В точке пересечения этих двух диагоналей, в центре четырехугольника, там, где удвоение представления раскрывается как анализ и где заместитель обладает возможностью распределять, там, следовательно, где располагаются возможность и принцип всеобщей таксономии представления, находится имя. Именовать — значит сразу же давать словесное представление представления и размещать его во всеобщей таблице. Вся классическая теория языка организуется вокруг этой особой и центральной формы бытия, в которой пересекаются все функции языка, так как при ее посредничестве представления могут войти в какое-либо предложение, следовательно, благодаря ей дискурсия сочленяется с познанием. Конечно, только рассуждение может быть истинным или ложным. Но если бы все имена были точны, если бы анализ, на котором они основаны, был вполне продуман, если бы язык был «ладно скроен», то не было бы никакого затруднения в том, чтобы высказывать верные суждения, и ошибку, если бы она произошла, было бы столь же легко обнаружить, увидеть, как и в алгебраическом исчислении. Однако несовершенство анализа и все смещения, производимые деривацией, наделили именами анализы, абстракции и незаконные сочетания, что не представляло бы никакого неудобства (как в случае наделения именами сказочных чудищ), если бы слово не фигурировало как представление представления, в результате чего нельзя было бы мыслить ни одного слова — каким бы оно ни было абстрактным, общим и лишенным содержания, — не утверждая возможности того, что оно представляет.
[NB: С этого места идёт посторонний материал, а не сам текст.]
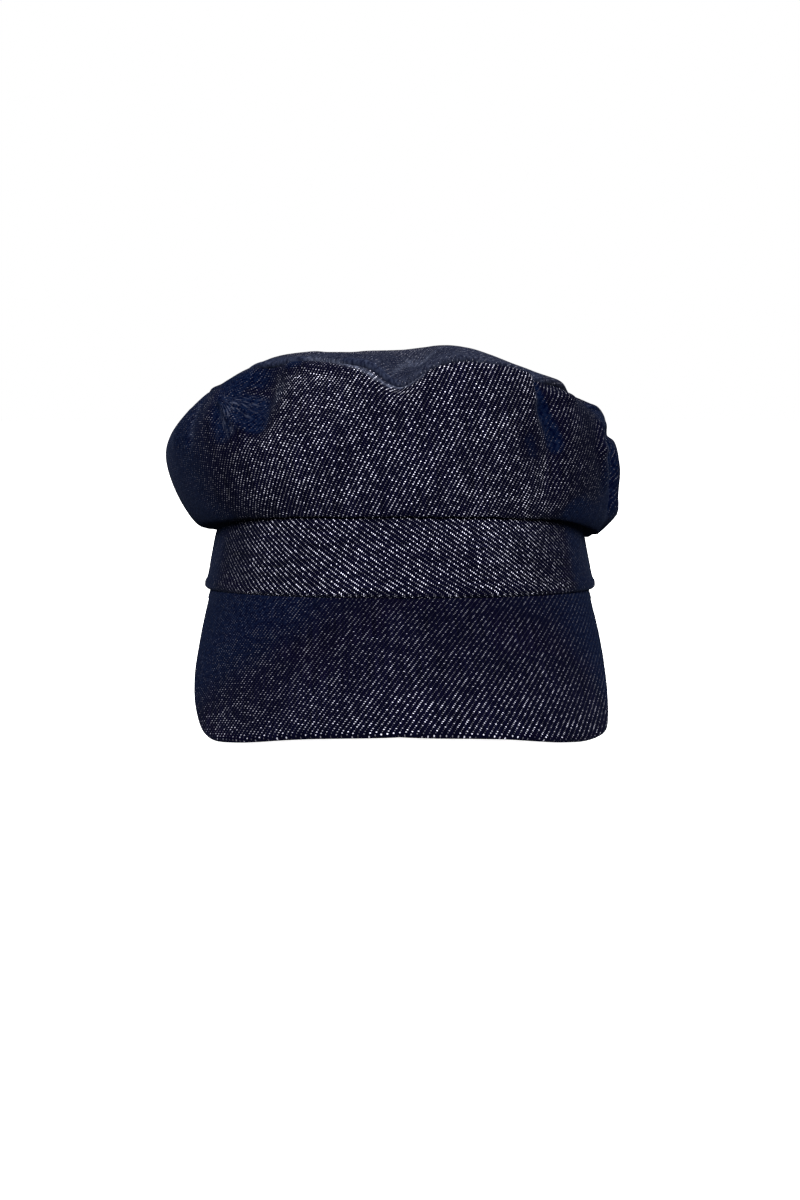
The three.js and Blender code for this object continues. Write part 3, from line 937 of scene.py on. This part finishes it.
# the same columns, and the share of the painted sheen that is taken out there as painted shade
SHEEN_SHADED = {
    "hollow of the dip": (2, 4.65, 10, 4.85, 0.32, 0.85),
    "slope left of the dip": (-13, 4.6, -4, 5.1, 0.4, 0.6),
}


def crown_sheen(turn, plain, on_top):
    towards_front = np.exp(-((turn / SHEEN_ROUND) ** 2)) * np.interp(plain[..., 1], *TOP_FRONT.T)
    painted_sheen = SHEEN_ON_TOP * on_top * towards_front
    for shaded, share in shares_along(plain, SHEEN_SHADED, power=2):
        painted_sheen = painted_sheen * (1 - shaded * share)
    for value, share in shares_along(plain, SHEEN_ALONG, power=2):
        painted_sheen = np.maximum(painted_sheen, value * share)
    return painted_sheen


# %% [markdown]
# Into the dimple run fine streaks of painted highlight, which spread like a fan from one
# point of the cloth, where the ridges of the fold catch the light. They are finer than the
# mesh. So each point only holds its direction and its distance from the fan's point, and
# the denim draws the streaks from these smooth numbers.

# %% The fan of painted highlight streaks
FAN_POINT = (-45.5, 3.41)
# degrees above the way round the head, share shown
FAN_SPREAD = np.array([(-82, 0), (-62, 1), (12, 1), (28, 0)])
# millimetres from the fan's point, share shown
FAN_REACH = np.array([(1.5, 0), (4, 1), (10, 1), (17, 0)])


def fan_streaks(plain):
    turn, station = FAN_POINT
    start = plain_crown(turn, station)
    sideways = plain_crown(turn + 1, station) - start
    upwards = plain_crown(turn, station + STATION_STEP) - start
    rise = (plain - start) @ (upwards / np.linalg.norm(upwards))
    run = (plain - start) @ (sideways / np.linalg.norm(sideways))
    angle = np.arctan2(rise, run)
    length = np.linalg.norm(plain - start, axis=-1) / MM
    shown = np.interp(np.degrees(angle), *FAN_SPREAD.T) * np.interp(length, *FAN_REACH.T)
    return {"fan": shown, "fan_angle": angle, "fan_length": length}


print("the streaks reach", FAN_REACH[-1, 0], "mm from their point")

# %% [markdown]
# A panel's face takes the large folds first, then the fine creases, and last the waves
# and the turn at the seam. Its back lies one thickness of cloth behind, or less in the
# tight turn under the lobe. The wall has two cut edges. The top has one, and its middle is
# closed by a fan of triangles on each side.

# %% A panel of the crown
TOP_LAST_STATION = 6.97
# row number, station: more rows where the folds are
WALL_ROWS = np.array([(0, SEAT), (6, LIP), (18, LOBE), (34, BELLY), (74, SHOULDER)])
TOP_ROWS = np.array([(0, SHOULDER), (26, BROW), (44, CREST), (60, TOP_LAST_STATION)])
# station, share of the wall's thickness: the cloth is thinnest in the tight turn under the lobe
THICKNESS = np.array([(SEAT, 1), (LIP, 0.6), (LOBE, 0.45), (LOBE + 0.5, 0.6), (BELLY, 1)])


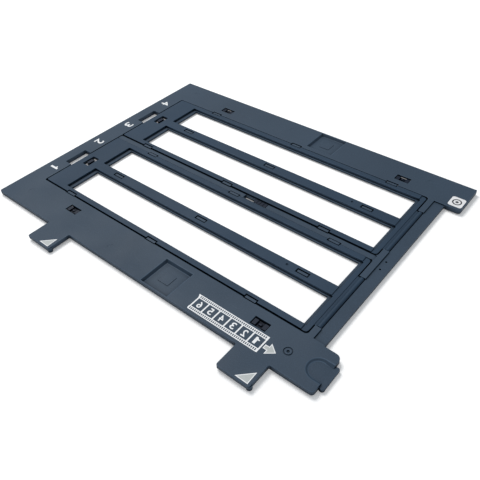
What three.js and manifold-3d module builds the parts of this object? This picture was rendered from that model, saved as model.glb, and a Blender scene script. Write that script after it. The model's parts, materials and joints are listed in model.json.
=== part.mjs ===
// Flatbed scanner negative carrier for four strips of 35 mm film, as a three.js scene graph.
//
// Units are millimetres, +Z is up. Plan positions are written from a datum at the front left
// corner of strip 1's window: +X runs along the strips to the hinge side, +Y runs to the back.
// The whole group is then shifted so that the origin is the centre of the carrier's footprint,
// on the surface it stands on.

import * as THREE from 'three';
import { mergeVertices } from 'three/addons/utils/BufferGeometryUtils.js';
import Module from 'manifold-3d';

const wasm = await Module();
wasm.setup();

// ---------------------------------------------------------------- heights
const TOP = 4.6;                 // top face of the frame and of the closed covers
const WALL_FOOT = 0.9;           // lower edge of the frame's walls, held up by the feet
const SKIN = 1.5;                // thickness of the frame's top plate and of a cover
const SKIN_UNDER = TOP - SKIN;
const BED_TOP = 2.6;             // face the film lies on
const BED_UNDER = 1.5;
const FILM_RIB_TOP = 2.9;        // low ribs that keep each strip of film in its lane
const HINGE_BAR_TOP = TOP - 1.0; // sunk bar that clears an open cover
const MIDDLE_BAR_TOP = TOP - 0.6;
const TAB_UNDER = TOP - 3.2;
const CUT = 1.0;                 // how far a cutter runs past the face it opens
const OVERRUN = 0.05;            // how far two joined or cut bodies run into each other
const COARSE_SIDES = 12;         // sides of small, ordinary and large round shapes
const SIDES = 24;
const FINE_SIDES = 40;

// ---------------------------------------------------------------- plan of the frame
const LEFT = -42;
const RIGHT = 257.5;
const FRONT = -36.8;
const BACK = 185.3;
const HINGE_BAR_RIGHT = 245.3;
const NOTCH_FRONT = -7;          // the right edge steps in between these two
const NOTCH_BACK = 154.4;
const WALL = 1.3;
const RIB = 1.1;
const CROSS_RIBS = { first: 8, pitch: 36, count: 7 };  // under the top plate, across the carrier
const SIDE_RIBS = [14, 50, 97, 133];                   // under the left margin
const TAB_FRONT = -55.2;
const TABS = [{ left: 22.8, right: 46.6 }, { left: 203.7, right: 228 }];
const PEG = { radius: 1.85, foot: 0.1, sink: 0.9, inset: 1.1 };
const TONGUE_RIGHT = 260.6;
const TONGUE = { front: -30.6, back: -13.5, root: 4, radius: 1.1 };

// ---------------------------------------------------------------- film lanes and windows
const LANE_PITCH = 38;           // 35 mm film and a 3 mm divider
const COVER_PITCH = 83;          // front cover to rear cover
const COVERS = [{ name: 'front', y: 0 }, { name: 'rear', y: COVER_PITCH }];
const LANES = [0, LANE_PITCH];
const COVER_WINDOW = { left: -3.3, right: 228.3, width: 29.2 };
const BED_WINDOW = { left: 0, right: 225.6, front: 1.1, width: 27 };
const WINDOW_RADIUS = 0.5;
const LANE_EDGE = 3;             // film lane edge, in front of the window's near edge
const FILM_WIDTH = 35.4;
const LANE_LEFT = -5;
const LANE_RIGHT = 229.6;

// ---------------------------------------------------------------- covers and their hinge
const COVER = { left: -23.6, right: 231.6, front: -4.6, back: 71.8 };
const COVER_RADIUS = { left: 1.4, right: 2.2 };
const GAP = { left: 0.9, front: 1.4, back: 0.5 };
const RIM_STEP = { left: 227.3, drop: 0.6 };   // hinge side rim of a cover sits lower
const LIP = { width: 1.2, drop: 0.3, radius: 0.8 };   // pressing lip around each cover window
const KNUCKLE = { left: 232.7, right: 237.2, gap: 0.3 };
const BARREL = { front: 3.2, back: 53.8, radius: 1.85 };
const HINGE = { x: 235, z: TOP - BARREL.radius };
const WEB = { left: 229.6, under: SKIN_UNDER, top: SKIN_UNDER + 0.6 };
const PIN_RADIUS = 0.92;
const BARREL_BORE = 1.0;
const FRAME_BORE = 0.97;
const PIN_REACH = 5;             // how far a pin stands out of its barrel
const PIN_SNAP = { width: 1.5, spare: 0.5 };   // slot under each bore that a pin snaps in through
const HINGE_POCKET = { front: 2, back: 150.4, skin: 1.4 };   // hollow under the hinge bar

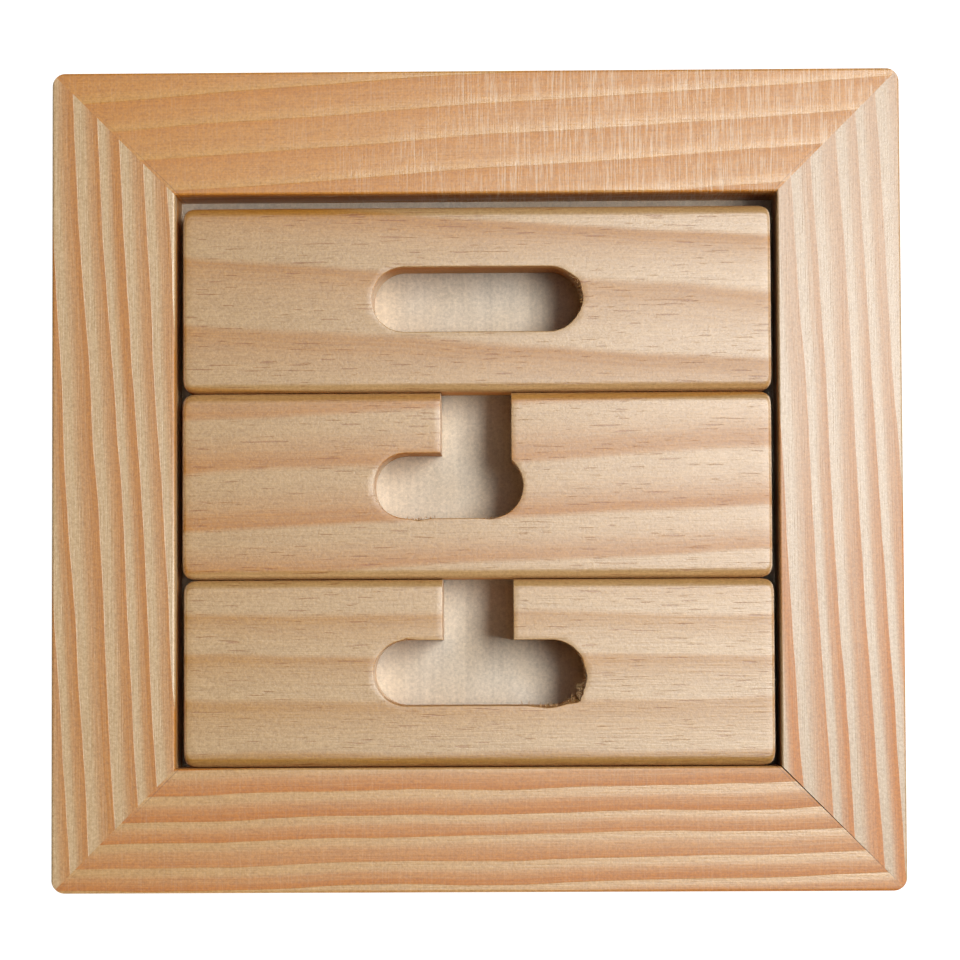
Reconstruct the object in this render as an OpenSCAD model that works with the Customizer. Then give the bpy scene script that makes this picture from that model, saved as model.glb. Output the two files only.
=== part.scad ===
// Wooden three-board puzzle in its tray.
// Three pine boards of one size, each with a different slot, lie side by side in a mitred pine tray with
// a plywood floor. Lifted out, they pass through each other's slots and lock into a cross.
// Frame: origin at the centre of the tray's underside, X along the boards, +Y to the rear, Z up.

/* [Tray] */
// Outside width of the tray, along X
tray_w = 130; // [110:1:160]
// Outside depth of the tray, along Y
tray_d = 125.6; // [125.2:0.2:160]
// Width of a rail, seen from above
rail_w = 18.9; // [16:0.1:19]
// Height of a rail
rail_h = 15; // [14.8:0.2:24]
// Radius of the eased long edges of a rail
rail_arris = 0.4; // [0.3:0.1:1.5]
// Radius of the tray's upright corners
corner_r = 2.2; // [1:0.1:3]
// How far the front right mitre has opened at its inner end
open_mitre = 0.25; // [0:0.05:0.4]

/* [Floor panel] */
// Thickness of the plywood floor
panel_t = 3.2; // [2:0.2:4]
// Height of the panel's upper face above the underside
floor_z = 4.6; // [4:0.2:5]
// Width of the rebate that the panel sits in
rebate_w = 6; // [5:0.5:6]
// Gap between the panel's edge and the rebate
panel_gap = 0.2; // [0.1:0.1:0.5]

/* [Boards] */
// Length of a board
board_l = 90.2; // [88:0.1:91]
// Width of a board
board_w = 28.5; // [27:0.1:28.8]
// Thickness of a board, a little under the width of a slot
board_t = 9.4; // [8:0.1:9.6]
// Radius along a board's long edges
board_edge_r = 2; // [1:0.1:3]
// Radius across a board's ends
board_end_r = 0.8; // [0.8:0.1:2.4]
// Radius of a board's corners, seen from above
board_corner_r = 1.6; // [1:0.1:3]
// Gap between neighbouring boards, and between the front board and its rail
seam = 0.12; // [0.1:0.01:0.25]

/* [Slots] */
// Diameter of the cutter, which is the width of a slot
cutter_d = 10; // [9:0.1:11]
// Length of a full slot, end to end
slot_l = 32.2; // [31:0.1:36]
// Width of the channel from a slot to the board's rear edge
channel_w = 10.8; // [10:0.1:12]
// How far the channel is off the board's middle
channel_x = -0.1; // [-1:0.1:1]
// How far the hook's short end runs past the board's middle
hook_end = 6.8; // [6:0.1:10]
// How far right of the board's middle the hook's slot is centred
hook_shift = 0.3; // [-1:0.1:1]

/* [Fixings] */
// Length of one leg of a mitre nail
vnail_leg = 4; // [3:0.5:4.5]
// Thickness of a mitre nail's steel
vnail_t = 0.6; // [0.4:0.1:0.8]
// Height of a mitre nail
vnail_h = 10; // [7:1:12]
// Diameter of a panel pin
pin_d = 1.2; // [0.8:0.1:1.4]
// Diameter of a panel pin's head
pin_head_d = 2.2; // [1.8:0.1:2.6]
// Length of a panel pin
pin_l = 10; // [8:1:12]

/* [Hidden] */
$fn = 64;

// Derived sizes
cavity_w = tray_w - 2 * rail_w;
cavity_d = tray_d - 2 * rail_w;
panel_w = cavity_w + 2 * (rebate_w - panel_gap);
panel_d = cavity_d + 2 * (rebate_w - panel_gap);
// The underside of the panel
panel_z = floor_z - panel_t;
// How far each nail's point is set in from the tray's outside faces, and how deep its edge is sunk
vnail_in = [6, 11];
vnail_sink = 0.15;
pin_head_t = 0.6;
// The pin line's distance out from the tray's inner wall, and the pins' spacing along each side
pin_out = rebate_w / 2;
pin_step_x = 34;
pin_step_y = 31;
// Sideways offsets of the front, middle and rear boards as they lie in the tray
board_dx = [0.2, 0, 0.1];
slot_r = cutter_d / 2;
// How far a cutting tool runs past the face that it cuts
past = 1;

pine = "burlywood";
pale_pine = "wheat";
birch = "antiquewhite";
steel = "silver";

// ---- shared shapes ----

// A bar along X with a rounded section: y and z sizes given, all four long edges rounded to r.
module round_bar(length, y, z, r) {
    translate([-length / 2, -y / 2 + r, -z / 2]) cube([length, y - 2 * r, z]);
    translate([-length / 2, -y / 2, -z / 2 + r]) cube([length, y, z - 2 * r]);
    for (sy = [-1, 1], sz = [-1, 1])
        translate([-length / 2, sy * (y / 2 - r), sz * (z / 2 - r)])
            rotate([0, 90, 0]) cylinder(h = length, r = r);
}

// An upright block with rounded corners, centred in plan, standing on z = 0.
module round_plan(x, y, z, r) {
    translate([0, 0, z / 2]) rotate([0, 90, 0]) round_bar(z, y, x, r);
}

// A row of copies at -step, 0 and step along X.
module three_along_x(step) {
    for (i = [-1:1]) translate([i * step, 0, 0]) children();
}

// ---- tray ----

// A straight rail along X before it is mitred: outer face at y = 0, inner face at y = rail_w.
module moulding(length) {
    a = rail_arris;
    difference() {
        union() {
            translate([-length / 2, a, 0]) cube([length, rail_w - 2 * a, rail_h]);
            translate([-length / 2, 0, a]) cube([length, rail_w, rail_h - 2 * a]);
            translate([-length / 2, rail_w - 2 * a, 0]) cube([length, 2 * a, rail_h - a]);
            for (at = [[a, a], [a, rail_h - a], [rail_w - a, rail_h - a]])
                translate([-length / 2, at[0], at[1]]) rotate([0, 90, 0]) cylinder(h = length, r = a);
        }
        translate([-length / 2 - past, rail_w - rebate_w, -past])
            cube([length + 2 * past, rebate_w + past, floor_z + past]);
    }
}

// The rail cut to its mitres. left_open and right_open pull each mitre's inner end back.
module mitred(length, left_open, right_open) {
    intersection() {
        moulding(length);
        translate([0, 0, -past]) linear_extrude(rail_h + 2 * past) polygon([
            [-length / 2, 0],
            [length / 2, 0],
            [length / 2 - rail_w - right_open, rail_w],
            [-length / 2 + rail_w + left_open, rail_w]]);
    }
}

// One mitre nail: a steel V whose point faces the middle of the tray, at the front left corner.
module vnail(inset) {
    translate([inset, inset, vnail_sink]) linear_extrude(vnail_h) polygon([
        [0, 0], [-vnail_leg, 0], [-vnail_leg, -vnail_t], [-vnail_t, -vnail_t],
        [-vnail_t, -vnail_leg], [0, -vnail_leg]]);
}

// The pair of nails in one corner; sx and sy are the signs of the corner.
module vnail_pair(sx, sy) {
    mirror([sx > 0 ? 1 : 0, 0, 0]) mirror([0, sy > 0 ? 1 : 0, 0])
        translate([-tray_w / 2, -tray_d / 2, 0]) for (inset = vnail_in) vnail(inset);
}

// The slots that the two nails of a corner leave, open at the underside.
module vnail_pocket(sx, sy) {
    vnail_pair(sx, sy);
    translate([0, 0, -vnail_sink]) vnail_pair(sx, sy);
}

// One panel pin, driven up from the panel's underside.
module pin() {
    translate([0, 0, panel_z]) {
        cylinder(h = pin_l, d = pin_d);
        cylinder(h = pin_head_t, d = pin_head_d);
    }
}

module pins_x(sy) {
    translate([0, sy * (cavity_d / 2 + pin_out), 0]) three_along_x(pin_step_x) pin();
}

module pins_y(sx) {
    translate([sx * (cavity_w / 2 + pin_out), 0, 0]) rotate([0, 0, 90]) three_along_x(pin_step_y) pin();
}

module front_rail() {
    color(pine) difference() {
        intersection() {
            translate([0, -tray_d / 2, 0]) mitred(tray_w, 0, open_mitre / 2);
            round_plan(tray_w, tray_d, rail_h, corner_r);
        }
        vnail_pocket(-1, -1);
        vnail_pocket(1, -1);
        pins_x(-1);
    }
}

module rear_rail() {
    color(pine) difference() {
        intersection() {
            mirror([0, 1, 0]) translate([0, -tray_d / 2, 0]) mitred(tray_w, 0, 0);
            round_plan(tray_w, tray_d, rail_h, corner_r);
        }
        vnail_pocket(-1, 1);
        vnail_pocket(1, 1);
        pins_x(1);
    }
}

module left_rail() {
    color(pine) difference() {
        intersection() {
            rotate([0, 0, -90]) translate([0, -tray_w / 2, 0]) mitred(tray_d, 0, 0);
            round_plan(tray_w, tray_d, rail_h, corner_r);
        }
        vnail_pocket(-1, -1);
        vnail_pocket(-1, 1);
        pins_y(-1);
    }
}

module right_rail() {
    color(pine) difference() {
        intersection() {
            rotate([0, 0, 90]) translate([0, -tray_w / 2, 0]) mitred(tray_d, open_mitre / 2, 0);
            round_plan(tray_w, tray_d, rail_h, corner_r);
        }
        vnail_pocket(1, -1);
        vnail_pocket(1, 1);
        pins_y(1);
    }
}

module floor_panel() {
    color(birch) difference() {
        translate([-panel_w / 2, -panel_d / 2, panel_z]) cube([panel_w, panel_d, panel_t]);
        for (s = [-1, 1]) {
            pins_x(s);
            pins_y(s);
        }
    }
}

// ---- boards ----

// A plain board with eased edges, centred in plan, its underside on z = 0.
module blank() {
    intersection() {
        translate([0, 0, board_t / 2]) round_bar(board_l + past, board_w, board_t, board_edge_r);
        translate([0, 0, board_t / 2]) rotate([0, 0, 90])
            round_bar(board_w + past, board_l, board_t, board_end_r);
        translate([0, 0, -past]) round_plan(board_l, board_w, board_t + 2 * past, board_corner_r);
    }
}

// A slot cut right through, with round ends, from x = left to x = right.
module slot(left, right) {
    translate([0, 0, -past]) {
        for (x = [left + slot_r, right - slot_r])
            translate([x, 0, 0]) cylinder(h = board_t + 2 * past, d = cutter_d);
        translate([left + slot_r, -slot_r, 0]) cube([right - left - cutter_d, cutter_d, board_t + 2 * past]);
    }
}

// The channel from the slot out through the rear edge.
module channel() {
    translate([channel_x - channel_w / 2, 0, -past]) cube([channel_w, board_w, board_t + 2 * past]);
}

// Puts a board in its place: row 0 is at the front, 2 at the rear.
module in_tray(row) {
    y = -cavity_d / 2 + seam + board_w / 2 + row * (board_w + seam);
    translate([board_dx[row], y, floor_z]) children();
}

module tee_slot_board() {
    color(pale_pine) in_tray(0) difference() {
        blank();
        slot(-slot_l / 2, slot_l / 2);
        channel();
    }
}

module hook_slot_board() {
    color(pale_pine) in_tray(1) difference() {
        blank();
        slot(hook_shift - slot_l / 2, hook_shift + hook_end);
        channel();
    }
}

module closed_slot_board() {
    color(pale_pine) in_tray(2) difference() {
        blank();
        slot(-slot_l / 2, slot_l / 2);
    }
}

front_rail();
rear_rail();
left_rail();
right_rail();
color(steel) vnail_pair(-1, -1);  // mitre_nails_front_left
color(steel) vnail_pair(1, -1);  // mitre_nails_front_right
color(steel) vnail_pair(-1, 1);  // mitre_nails_rear_left
color(steel) vnail_pair(1, 1);  // mitre_nails_rear_right
floor_panel();
color(steel) pins_x(-1);  // panel_pins_front
color(steel) pins_x(1);  // panel_pins_rear
color(steel) pins_y(-1);  // panel_pins_left
color(steel) pins_y(1);  // panel_pins_right
closed_slot_board();
hook_slot_board();
tee_slot_board();
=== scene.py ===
# %% [markdown]
# # A wooden puzzle box
#
# A square tray of four mitred pine rails holds three loose pine boards that lie side by side on a thin
# plywood floor. Each board has a routed opening of its own: a closed slot, a hook and a tee. The lesson
# goes from the tools to the finishes, then to the pieces, the light and the camera.
#
# ## The frame
#
# The tray, its floor and its fixings come ready made, in metres, around the centre of the tray's underside.
# Their sizes could be typed in again here, but two copies of a number drift apart, so places are worked out
# from the frame's own boxes. Wood is easier to think about in millimetres, so the shapes below are in
# millimetres.

# %% The frame
import math

import bpy
import numpy as np
from mathutils import Matrix, Vector


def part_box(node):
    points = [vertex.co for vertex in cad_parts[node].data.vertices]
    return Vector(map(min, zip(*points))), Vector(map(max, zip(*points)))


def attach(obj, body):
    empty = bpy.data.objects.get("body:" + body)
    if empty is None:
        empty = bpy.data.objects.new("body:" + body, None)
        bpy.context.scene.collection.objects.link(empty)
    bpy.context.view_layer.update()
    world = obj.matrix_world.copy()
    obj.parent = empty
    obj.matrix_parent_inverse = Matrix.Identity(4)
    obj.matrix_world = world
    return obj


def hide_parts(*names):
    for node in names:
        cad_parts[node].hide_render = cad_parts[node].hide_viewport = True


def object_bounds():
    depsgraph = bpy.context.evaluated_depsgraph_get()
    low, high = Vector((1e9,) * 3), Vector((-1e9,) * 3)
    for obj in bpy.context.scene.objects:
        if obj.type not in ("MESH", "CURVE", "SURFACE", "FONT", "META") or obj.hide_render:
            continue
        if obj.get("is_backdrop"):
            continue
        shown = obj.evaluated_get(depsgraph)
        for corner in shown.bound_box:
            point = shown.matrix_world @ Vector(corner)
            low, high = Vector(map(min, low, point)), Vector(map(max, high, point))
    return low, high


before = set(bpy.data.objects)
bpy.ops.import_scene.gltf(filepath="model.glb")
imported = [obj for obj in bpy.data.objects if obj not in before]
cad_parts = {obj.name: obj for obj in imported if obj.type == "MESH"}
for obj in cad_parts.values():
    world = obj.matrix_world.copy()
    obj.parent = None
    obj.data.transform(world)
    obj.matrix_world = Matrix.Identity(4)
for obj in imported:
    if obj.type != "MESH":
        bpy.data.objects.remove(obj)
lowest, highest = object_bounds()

MM = 0.001
front_low, front_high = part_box("front_rail")
# The front rail's tips in x, which the rounded corners cut a little short, its outer side and its upper face
TIP = front_high.x / MM
HALF_D = -front_low.y / MM
RIM = front_high.z / MM
print("tray", [round((b - a) / MM, 2) for a, b in zip(lowest, highest)], "mm")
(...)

Поэтому в центре четырехугольника языка имя появляется и как точка схождения всех структур языка (имя представляет собой наиболее существенную, наиболее охраняемую фигуру языка, чистейший результат всех его условностей, всей его истории), и как точка, исходя из которой весь язык может вступить в отношение с истиной, вследствие чего он станет предметом суждения.